In a letter sent to the 39 joint ventures with Wahaha, Danone said it had asked the boards to file lawsuits against Zong Qinghou, the former chairman of the ventures.


The letter asserted Zong, without consent from the boards or shareholders, had "directly or indirectly invested in and operated several companies that were competing with the joint ventures".


Zong's actions, which Danone said were "aimed ultimately at seeking economic gain had seriously encroached upon the interests of the joint ventures and the interests of Danone as a shareholder", the food company said in a statement.


Neither Wahaha, Danone's partner and China's largest beverage maker, nor Zong were available for comment yesterday.


"In line with the relevant Chinese company laws, Group Danone SA, in written form, officially asks the boards of the joint ventures to file lawsuits with the courts against Zong Qinghou and to seek civil compensation responsibility and to protect the interests and rights of the joint ventures and shareholders," the French firm said.


"If the boards of the joint ventures fail to take action against Zong as required, Group Danone SA will officially launch relevant legal procedures," it said.


The two beverage firms have been embroiled in a dispute over their joint venture for more than three months.


Danone, which holds 51 percent of 39 joint ventures with Wahaha, has already filed lawsuits in Sweden and the United States, accusing Wahaha of breach of contract by using the Wahaha brand on products sold outside the joint ventures.

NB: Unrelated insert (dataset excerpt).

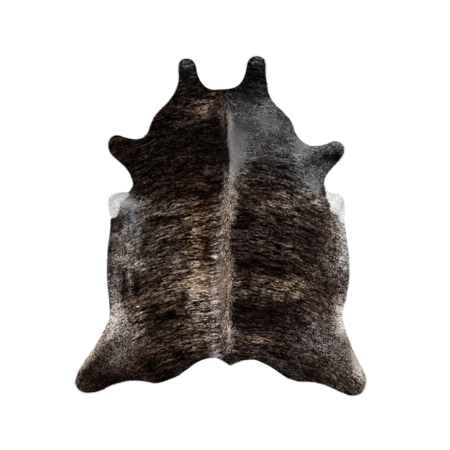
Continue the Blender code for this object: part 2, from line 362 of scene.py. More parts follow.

Wahaha filed an arbitration claim last month seeking to terminate the trademark-transfer agreement signed with the joint ventures in 1996, claiming they never formally or legally transferred the trademark from Wahaha Group.


Danone filed a counterclaim with an arbitrator in Hangzhou, where Wahaha is based, rejecting Wahaha's statement.


Danone also said yesterday it had submitted materials to eight local industry and commerce administrations across China alleging four companies bearing Wahaha trademarks used falsified documents to secure registration.


It said the four companies had used a counterfeited signature of an American-Chinese to register their entities.